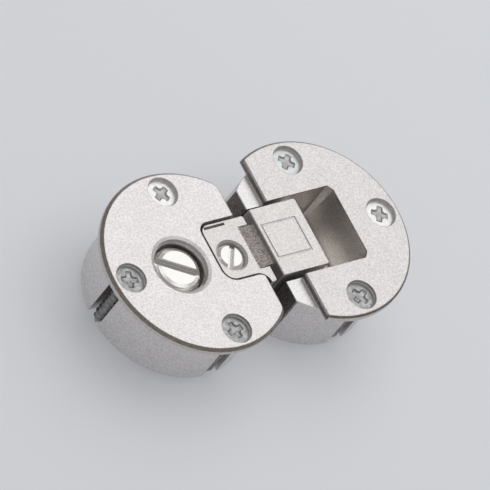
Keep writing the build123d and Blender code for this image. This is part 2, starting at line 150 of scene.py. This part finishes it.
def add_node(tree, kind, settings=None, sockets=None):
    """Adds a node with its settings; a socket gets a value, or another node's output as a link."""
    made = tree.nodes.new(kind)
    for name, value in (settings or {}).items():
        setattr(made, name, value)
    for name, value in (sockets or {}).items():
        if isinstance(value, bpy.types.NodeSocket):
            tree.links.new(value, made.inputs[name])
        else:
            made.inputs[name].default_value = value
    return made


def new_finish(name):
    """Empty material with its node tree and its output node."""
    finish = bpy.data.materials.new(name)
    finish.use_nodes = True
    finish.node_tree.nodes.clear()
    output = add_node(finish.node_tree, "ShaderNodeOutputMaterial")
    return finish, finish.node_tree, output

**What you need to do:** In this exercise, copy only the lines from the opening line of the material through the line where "return made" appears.

**Correct response:**
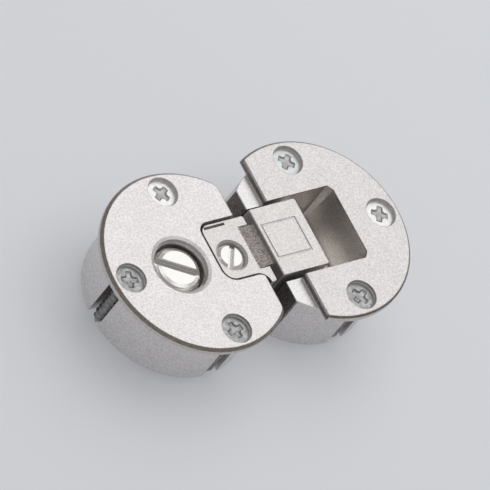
Keep writing the build123d and Blender code for this image. This is part 2, starting at line 150 of scene.py. This part finishes it.
def add_node(tree, kind, settings=None, sockets=None):
    """Adds a node with its settings; a socket gets a value, or another node's output as a link."""
    made = tree.nodes.new(kind)
    for name, value in (settings or {}).items():
        setattr(made, name, value)
    for name, value in (sockets or {}).items():
        if isinstance(value, bpy.types.NodeSocket):
            tree.links.new(value, made.inputs[name])
        else:
            made.inputs[name].default_value = value
    return made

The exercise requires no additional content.